In Europe, the birthplace of modern anti-Semitism, it rages with alarming impunity. Especially brazen in France, which has the largest Muslim community in Europe, Jewish institutions, cemeteries, schools and synagogues have been attacked by thugs and arsonists. Five French synagogues were firebombed last week alone. A school bus filled with Jewish children was stoned and another was torched. And the government, too afraid of angering its large Muslim population, does little to stop it.

In Germany, two rabbis visiting from the United States were beaten by a group of six in Berlin after being asked "Are you a Jew?" The same scene has been replayed in Belgium, Caracas, Casablanca and Helsinki, and there are no international demands for the anti-Semitism to stop.

And then there is the situation in Israel.

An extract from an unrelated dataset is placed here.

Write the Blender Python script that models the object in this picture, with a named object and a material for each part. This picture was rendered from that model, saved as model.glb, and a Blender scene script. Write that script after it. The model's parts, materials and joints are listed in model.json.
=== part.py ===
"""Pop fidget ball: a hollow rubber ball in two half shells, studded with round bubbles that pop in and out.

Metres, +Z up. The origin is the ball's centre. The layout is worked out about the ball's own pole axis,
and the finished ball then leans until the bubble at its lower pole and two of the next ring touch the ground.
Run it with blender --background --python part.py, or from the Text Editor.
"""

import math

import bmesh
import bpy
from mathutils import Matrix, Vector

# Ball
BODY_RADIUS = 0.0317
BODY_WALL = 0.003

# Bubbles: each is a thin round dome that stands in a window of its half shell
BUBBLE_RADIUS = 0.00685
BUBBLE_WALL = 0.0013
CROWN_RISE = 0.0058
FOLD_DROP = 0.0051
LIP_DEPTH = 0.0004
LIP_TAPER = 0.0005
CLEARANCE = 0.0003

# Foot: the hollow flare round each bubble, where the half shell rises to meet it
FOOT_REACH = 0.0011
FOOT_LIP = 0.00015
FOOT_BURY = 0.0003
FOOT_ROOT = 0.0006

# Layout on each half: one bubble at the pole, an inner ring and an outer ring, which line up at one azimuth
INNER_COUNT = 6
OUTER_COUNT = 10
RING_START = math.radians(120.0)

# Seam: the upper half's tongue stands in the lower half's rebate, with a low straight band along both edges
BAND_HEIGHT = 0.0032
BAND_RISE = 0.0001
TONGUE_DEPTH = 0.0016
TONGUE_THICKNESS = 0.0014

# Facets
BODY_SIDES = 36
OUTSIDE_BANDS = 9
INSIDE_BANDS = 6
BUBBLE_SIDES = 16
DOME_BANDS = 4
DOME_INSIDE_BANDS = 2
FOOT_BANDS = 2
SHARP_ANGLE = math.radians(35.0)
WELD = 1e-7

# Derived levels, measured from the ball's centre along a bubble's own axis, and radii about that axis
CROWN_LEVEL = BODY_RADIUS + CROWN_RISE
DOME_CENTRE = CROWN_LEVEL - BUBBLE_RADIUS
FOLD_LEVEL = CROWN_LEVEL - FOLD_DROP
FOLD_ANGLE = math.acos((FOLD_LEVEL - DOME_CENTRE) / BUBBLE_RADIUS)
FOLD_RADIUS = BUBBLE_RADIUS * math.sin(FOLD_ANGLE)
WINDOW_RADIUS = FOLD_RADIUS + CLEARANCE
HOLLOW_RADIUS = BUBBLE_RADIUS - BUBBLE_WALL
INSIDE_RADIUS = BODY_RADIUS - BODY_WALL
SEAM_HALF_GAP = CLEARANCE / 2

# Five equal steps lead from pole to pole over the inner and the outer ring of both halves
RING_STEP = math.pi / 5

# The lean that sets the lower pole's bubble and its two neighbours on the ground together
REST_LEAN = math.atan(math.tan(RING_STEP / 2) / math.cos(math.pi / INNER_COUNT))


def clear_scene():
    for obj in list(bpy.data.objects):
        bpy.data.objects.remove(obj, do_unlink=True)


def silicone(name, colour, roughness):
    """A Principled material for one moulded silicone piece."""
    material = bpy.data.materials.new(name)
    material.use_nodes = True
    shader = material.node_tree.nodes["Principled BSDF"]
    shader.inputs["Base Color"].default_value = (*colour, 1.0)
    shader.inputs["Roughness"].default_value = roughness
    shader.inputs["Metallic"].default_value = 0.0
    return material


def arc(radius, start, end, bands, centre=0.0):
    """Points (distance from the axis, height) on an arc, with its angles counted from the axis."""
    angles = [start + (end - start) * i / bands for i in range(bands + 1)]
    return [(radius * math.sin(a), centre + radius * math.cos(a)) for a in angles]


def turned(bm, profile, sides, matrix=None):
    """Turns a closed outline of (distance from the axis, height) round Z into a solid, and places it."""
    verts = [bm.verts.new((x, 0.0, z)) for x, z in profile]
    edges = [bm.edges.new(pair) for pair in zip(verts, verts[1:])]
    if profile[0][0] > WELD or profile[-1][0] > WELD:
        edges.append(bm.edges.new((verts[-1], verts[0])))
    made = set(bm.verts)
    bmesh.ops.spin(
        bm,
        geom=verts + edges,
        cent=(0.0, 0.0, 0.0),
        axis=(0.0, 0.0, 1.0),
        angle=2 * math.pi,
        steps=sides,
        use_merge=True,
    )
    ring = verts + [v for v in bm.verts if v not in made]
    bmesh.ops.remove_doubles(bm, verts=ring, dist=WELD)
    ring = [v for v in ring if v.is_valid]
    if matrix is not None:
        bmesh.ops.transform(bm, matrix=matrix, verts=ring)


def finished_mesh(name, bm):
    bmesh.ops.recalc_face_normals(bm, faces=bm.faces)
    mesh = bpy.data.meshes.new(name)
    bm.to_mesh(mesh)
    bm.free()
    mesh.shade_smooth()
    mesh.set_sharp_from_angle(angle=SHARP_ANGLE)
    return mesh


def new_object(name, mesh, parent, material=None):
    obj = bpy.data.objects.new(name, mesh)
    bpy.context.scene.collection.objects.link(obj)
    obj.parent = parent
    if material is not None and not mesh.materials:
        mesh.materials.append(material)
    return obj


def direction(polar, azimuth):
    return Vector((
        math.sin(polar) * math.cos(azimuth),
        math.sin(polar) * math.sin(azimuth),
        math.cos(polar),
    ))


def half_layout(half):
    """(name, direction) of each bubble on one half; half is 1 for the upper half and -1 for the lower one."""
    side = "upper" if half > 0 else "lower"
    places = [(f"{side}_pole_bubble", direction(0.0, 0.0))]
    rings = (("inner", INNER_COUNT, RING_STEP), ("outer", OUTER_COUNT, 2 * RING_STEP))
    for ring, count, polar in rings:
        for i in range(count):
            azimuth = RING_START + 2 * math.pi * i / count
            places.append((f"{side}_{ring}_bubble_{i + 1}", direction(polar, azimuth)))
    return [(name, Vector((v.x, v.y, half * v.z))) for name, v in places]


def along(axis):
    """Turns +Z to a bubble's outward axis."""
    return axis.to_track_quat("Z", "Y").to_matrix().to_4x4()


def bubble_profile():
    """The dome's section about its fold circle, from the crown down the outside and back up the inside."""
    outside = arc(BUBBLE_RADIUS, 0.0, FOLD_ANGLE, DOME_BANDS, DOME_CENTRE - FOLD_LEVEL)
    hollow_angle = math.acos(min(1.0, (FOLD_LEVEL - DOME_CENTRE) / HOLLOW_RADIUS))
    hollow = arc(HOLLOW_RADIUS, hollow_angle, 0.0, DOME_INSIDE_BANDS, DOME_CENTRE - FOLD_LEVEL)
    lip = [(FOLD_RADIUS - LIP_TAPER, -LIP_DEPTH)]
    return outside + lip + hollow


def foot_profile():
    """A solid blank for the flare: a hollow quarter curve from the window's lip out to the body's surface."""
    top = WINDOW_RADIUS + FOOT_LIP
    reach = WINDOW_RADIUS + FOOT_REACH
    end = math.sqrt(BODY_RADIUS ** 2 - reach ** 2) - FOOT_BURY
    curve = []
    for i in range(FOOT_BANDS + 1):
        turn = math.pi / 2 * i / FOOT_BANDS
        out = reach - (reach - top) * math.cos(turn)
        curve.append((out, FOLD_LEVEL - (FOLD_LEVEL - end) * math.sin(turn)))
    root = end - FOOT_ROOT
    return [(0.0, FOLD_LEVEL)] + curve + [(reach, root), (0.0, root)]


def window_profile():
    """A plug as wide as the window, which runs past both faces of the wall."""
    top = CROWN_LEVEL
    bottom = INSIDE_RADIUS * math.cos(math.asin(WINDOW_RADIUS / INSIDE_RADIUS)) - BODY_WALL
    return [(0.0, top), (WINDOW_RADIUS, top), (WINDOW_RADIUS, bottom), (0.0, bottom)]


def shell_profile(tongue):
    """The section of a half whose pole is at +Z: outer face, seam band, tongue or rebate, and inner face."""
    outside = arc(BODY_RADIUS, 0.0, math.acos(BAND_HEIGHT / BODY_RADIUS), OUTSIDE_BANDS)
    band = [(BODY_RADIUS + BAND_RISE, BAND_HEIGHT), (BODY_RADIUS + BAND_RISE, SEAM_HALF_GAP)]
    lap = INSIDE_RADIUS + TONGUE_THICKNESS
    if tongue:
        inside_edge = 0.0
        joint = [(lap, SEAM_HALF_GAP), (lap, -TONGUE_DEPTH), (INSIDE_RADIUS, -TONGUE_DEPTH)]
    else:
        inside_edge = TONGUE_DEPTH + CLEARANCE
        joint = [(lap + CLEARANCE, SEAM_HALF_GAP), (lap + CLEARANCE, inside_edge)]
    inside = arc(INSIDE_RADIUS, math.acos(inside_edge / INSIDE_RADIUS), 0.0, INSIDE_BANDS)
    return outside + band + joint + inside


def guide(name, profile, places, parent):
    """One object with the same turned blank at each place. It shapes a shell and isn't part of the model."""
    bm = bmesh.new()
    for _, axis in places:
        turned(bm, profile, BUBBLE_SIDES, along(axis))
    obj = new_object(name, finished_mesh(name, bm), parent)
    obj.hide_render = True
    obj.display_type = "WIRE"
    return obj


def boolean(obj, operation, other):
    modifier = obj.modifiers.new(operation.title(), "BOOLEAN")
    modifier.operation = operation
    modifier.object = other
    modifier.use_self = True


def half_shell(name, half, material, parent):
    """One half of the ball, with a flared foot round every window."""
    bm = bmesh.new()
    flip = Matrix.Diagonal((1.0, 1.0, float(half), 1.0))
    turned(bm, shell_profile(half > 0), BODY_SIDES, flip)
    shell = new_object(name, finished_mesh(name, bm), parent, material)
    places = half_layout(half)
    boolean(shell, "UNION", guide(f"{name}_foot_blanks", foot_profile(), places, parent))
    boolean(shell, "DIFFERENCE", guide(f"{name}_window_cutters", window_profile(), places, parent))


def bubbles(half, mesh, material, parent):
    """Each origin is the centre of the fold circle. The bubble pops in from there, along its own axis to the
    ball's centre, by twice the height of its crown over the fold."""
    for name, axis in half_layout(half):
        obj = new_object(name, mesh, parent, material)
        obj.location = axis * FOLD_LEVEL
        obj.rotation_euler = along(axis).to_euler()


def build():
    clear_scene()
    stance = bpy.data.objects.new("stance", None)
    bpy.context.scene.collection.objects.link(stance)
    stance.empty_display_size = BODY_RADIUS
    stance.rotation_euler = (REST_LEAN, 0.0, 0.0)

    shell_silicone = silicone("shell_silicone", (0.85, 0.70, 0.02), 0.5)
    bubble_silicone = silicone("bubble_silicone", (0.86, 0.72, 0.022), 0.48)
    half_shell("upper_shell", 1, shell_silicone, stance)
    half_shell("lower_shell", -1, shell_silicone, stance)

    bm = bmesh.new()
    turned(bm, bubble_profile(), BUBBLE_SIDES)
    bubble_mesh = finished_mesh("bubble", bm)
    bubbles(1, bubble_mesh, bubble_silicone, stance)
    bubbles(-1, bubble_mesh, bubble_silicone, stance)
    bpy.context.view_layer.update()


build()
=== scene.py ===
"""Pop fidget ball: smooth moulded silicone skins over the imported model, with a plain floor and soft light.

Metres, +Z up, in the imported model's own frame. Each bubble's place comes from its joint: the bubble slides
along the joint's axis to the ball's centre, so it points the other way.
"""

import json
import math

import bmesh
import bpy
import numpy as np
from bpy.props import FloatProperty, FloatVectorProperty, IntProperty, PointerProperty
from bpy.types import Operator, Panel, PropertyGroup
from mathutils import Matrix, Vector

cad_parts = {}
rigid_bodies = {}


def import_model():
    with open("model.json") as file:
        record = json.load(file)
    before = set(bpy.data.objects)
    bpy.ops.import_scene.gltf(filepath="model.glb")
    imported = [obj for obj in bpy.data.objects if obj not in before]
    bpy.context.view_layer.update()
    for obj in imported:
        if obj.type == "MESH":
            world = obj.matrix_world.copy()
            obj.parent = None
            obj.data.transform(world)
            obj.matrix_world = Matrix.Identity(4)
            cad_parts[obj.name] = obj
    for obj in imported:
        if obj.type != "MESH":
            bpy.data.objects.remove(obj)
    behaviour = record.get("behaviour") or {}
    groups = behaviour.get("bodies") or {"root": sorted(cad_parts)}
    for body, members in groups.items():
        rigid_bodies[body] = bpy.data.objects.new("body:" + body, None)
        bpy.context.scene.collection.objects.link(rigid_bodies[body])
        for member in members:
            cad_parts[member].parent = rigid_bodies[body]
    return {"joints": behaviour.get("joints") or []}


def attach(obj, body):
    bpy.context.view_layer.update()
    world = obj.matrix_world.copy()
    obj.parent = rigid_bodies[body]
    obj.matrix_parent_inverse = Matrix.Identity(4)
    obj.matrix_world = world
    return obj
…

For weeks, Palestinian homicide bombers strapped with dynamite have targeted crowds of vulnerable civilians. Day after day after day, in pizza parlours and ice cream shops and discos. My, how quiet the world is. Where is the condemnation from church groups? Where are the non-Jewish protesters?

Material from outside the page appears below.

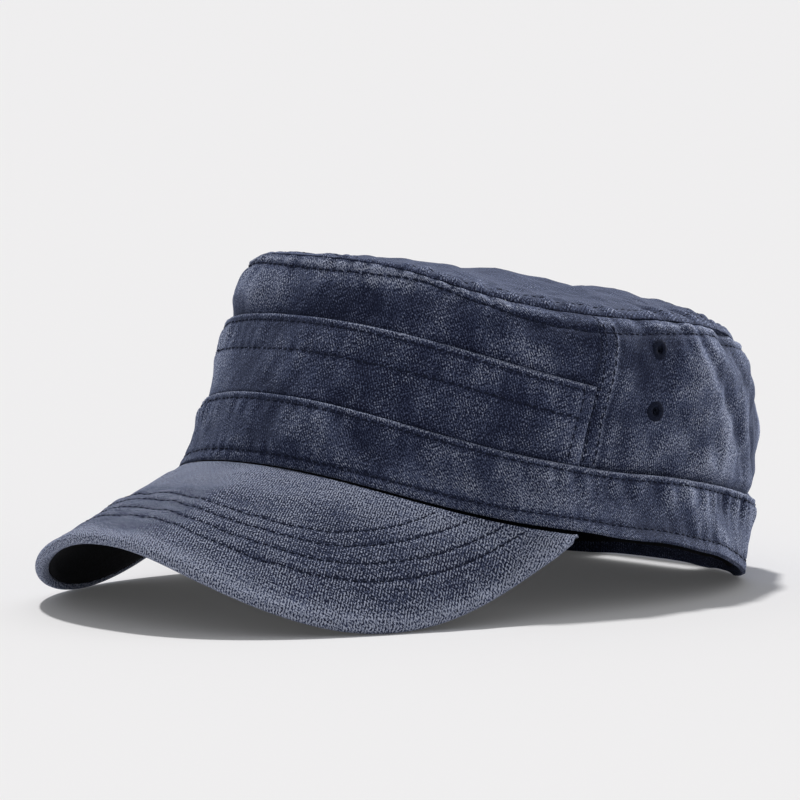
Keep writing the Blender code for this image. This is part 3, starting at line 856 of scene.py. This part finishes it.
def top_skin(turn, inward, above=0.0):
    """Point of the top at a distance in from the rim."""
    turn, inward = np.broadcast_arrays(np.asarray(turn, float), np.asarray(inward, float))
    rim = skin(turn, even(RIM, turn), -EASE_IN)
    reach = np.linalg.norm(rim - TOP_MIDDLE, axis=-1)
    share = np.clip(1 - inward / reach, 0, 1)
    flat = TOP_MIDDLE + (rim - TOP_MIDDLE) * share[..., None]
    table = np.array(ROLL_HEIGHT)
    roll = np.interp(signed(turn), table[:, 0], table[:, 1])
    level = roll * share + MIDDLE_RISE * (1 - share)
    rise = level * (1 - np.exp(-np.maximum(inward, 0) / ROLL_REACH)) + TOP_DOME * (1 - share ** 2)
    edge = np.clip(inward / 6, 0, 1)
    rise = rise - 0.42 * hump(inward, TOP_STITCH, 0.8) + 0.3 * top_puckers(turn) * hump(inward, 2.4, 1.8)
    rise = rise + 0.3 * top_puckers(turn) * hump(inward, 8.0, 3.5)
    loose = 0.7 * slack(flat + 80) * ease(inward / 25) + 0.22 * crumple(flat)
    rise = rise + edge * loose + 0.05 * fine(flat)
    return flat + TOP_UP * (rise + above)[..., None]


# %% Make the top
def top_panel():
    turns = np.linspace(0, 360, 521)
    edge = np.array([3.4, 2.4, 1.4, 0.7, 0.2, 0.0, 0.15, 0.4, 0.8, 1.3, 2.0, 2.8, 3.7, 4.6, 5.5, 6.4])
    edge_above = np.array([-5.0, -4.0, -2.6, -1.2, -0.4, 0.0])
    inside = np.concatenate([np.linspace(7.4, 30, 24), np.linspace(33, 78, 16)])
    inward = np.concatenate([edge, inside, [120.0]])
    above = np.concatenate([edge_above, np.zeros(len(inward) - len(edge_above))])
    under = np.array([120.0, 60, 30, 12, 6, 4.4])
    inward = np.concatenate([inward, under, edge[:1]])
    above = np.concatenate([above, [-CLOTH] * (len(under) - 1) + [-4.0], edge_above[:1]])
    points = top_skin(turns[:, None], inward[None, :], above[None, :])
    # The whole top is kept dark; darker in its row of stitches, partly painted shade; paler on the roll's
    # crest; painted shade where the roll turns down into the seam
    hollow = hump(inward, TOP_STITCH, 0.8) * -0.24
    roll = 0.36 * hump(inward, 1.4, 1.2) - 0.35 * (above < -0.3) * (inward < 1)
    ripple = 0.2 * top_puckers(turns)[:, None] * hump(inward, 5, 5)[None, :]
    tones = {"wear_and_shade": np.clip(0.04 + ripple + (hollow + roll)[None, :], 0, 1)}
    ruler = points[..., :2]
    item = lay_sheet("top_cloth", points, ruler, tones)
    item.data.materials.append(DENIM)
    return place(item, "denim", "top_panel")


top_panel()

# %% [markdown]
# ## Peak
# The peak is a stiff board between two cloths. The upper cloth is rolled over the edge and hemmed
# underneath, and four rows of stitches quilt it in arcs that start and end at the head band. It is the most
# worn part of the cap.

# %% Shape of the peak
# Reach from the head band in the middle, where along the joint the row ends, and how fast it falls off
PEAK_ROWS = ((33.0, 0.577, 0.85), (38.5, 0.67, 1.0), (44.8, 0.76, 1.0), (51.0, 0.828, 1.0))
peak_waves, peak_slack = ripples(21, 9, 18), ripples(22, 30, 60)


def peak_middle(along, out):
    """Point of the peak's middle layer: from -1 to 1 along its joint, and from 0 to 1 out to its edge."""
    along, out = np.broadcast_arrays(np.asarray(along, float), np.asarray(out, float))
    joint = crown(along * JOINT_ANGLE, 0)
    end = crown(JOINT_ANGLE, 0)
    round_edge = 90 * (along + 0.5 * np.sign(along) * along ** 4 * (1 - np.abs(along)))
    angle = np.radians(round_edge)
    side, ahead = power(np.sin(angle), PEAK_POWER), power(np.cos(angle), PEAK_POWER)
    front = -LEVELS[0][1] * CROWN_LENGTH / 2 - PEAK_LENGTH
    angles = [row[0] for row in PEAK_EDGE] + [90]
    heights = [row[1] * PEAK_LENGTH for row in PEAK_EDGE] + [end[2]]
    knots = [-a for a in angles[:0:-1]] + angles
    edge = np.stack([
        PEAK_WIDTH / 2 * side - (PEAK_WIDTH / 2 - end[0]) * np.sign(side) * np.abs(side) ** 6,
        end[1] + (front - end[1]) * ahead,
        cubic(knots, heights[:0:-1] + heights, round_edge),
    ], -1)
    joint = joint - [0, 0, PEAK_HALF + GAP]
    edge[..., 2] = np.minimum(edge[..., 2], joint[..., 2] - 0.5)
    point = joint + (edge - joint) * out[..., None]
    point[..., 2] += PEAK_SWELL * 4 * out * (1 - out)
    return point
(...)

Babies are ripped to shreds outside a synagogue after a bat mitzvah. Families just like mine sit down at the Passover seder and 26 men, women and children are blown to tiny pieces of bone and flesh. Where is the United Nations then?

When Israel finally retaliates, when they attempt to put an end to the vicious reign of terror by hunting for militants encouraged by Yasser Arafat, the world suddenly erupts in anger. Why must Israel turn the other cheek for Jewish lives, while the United States rightly launches an offensive to root out the terrorists who took American lives Sept. 11?

Ah, the pundits argue, Israel is the source of all this terrorism. If only they would leave the occupied territories of the West Bank and Gaza, peace would reign. The apologists offer up a reprehensible justification for the homicide bombing -- that it is somehow the only route left to the desperate Palestinians anxious for a homeland.

'A HUGE LIE'

But as Thomas Friedman of the New York Times notes, "That is a huge lie." The Palestinians were offered a state in 1947 and again in 2000 and it seems that on both occasions, nothing short of all of Israel was enough. More than 50 years ago, the UN partitioned the land into Israel and Palestine. Jewish leaders accepted the narrow territory. The Arab response was to launch an immediate war against the tiny Jewish state. Until Israel captured the territories in a defensive war in 1967, Jordan controlled the West Bank, Egypt held Gaza and neither nation did a thing to establish a homeland for the Palestinians.

Ancient history? Then let's talk about the summer of 2000. Almost everyone agrees there should be a Palestinian state and at Camp David, Israel agreed, offering to return up to 96% of the West Bank and Gaza and more dramatically, East Jerusalem. Incredibly, it was still not enough. Yasser Arafat not only refused it outright, but he strangely offered no counter-proposal for negotiation. But then Arafat has always believed a nation must "be born in blood."

So instead, he offered his suicide package -- the current bloody intifada that has now raged since Sept. 2000.

Yet the world keeps telling us that it is Israel -- and the Jews -- who must bear the blame.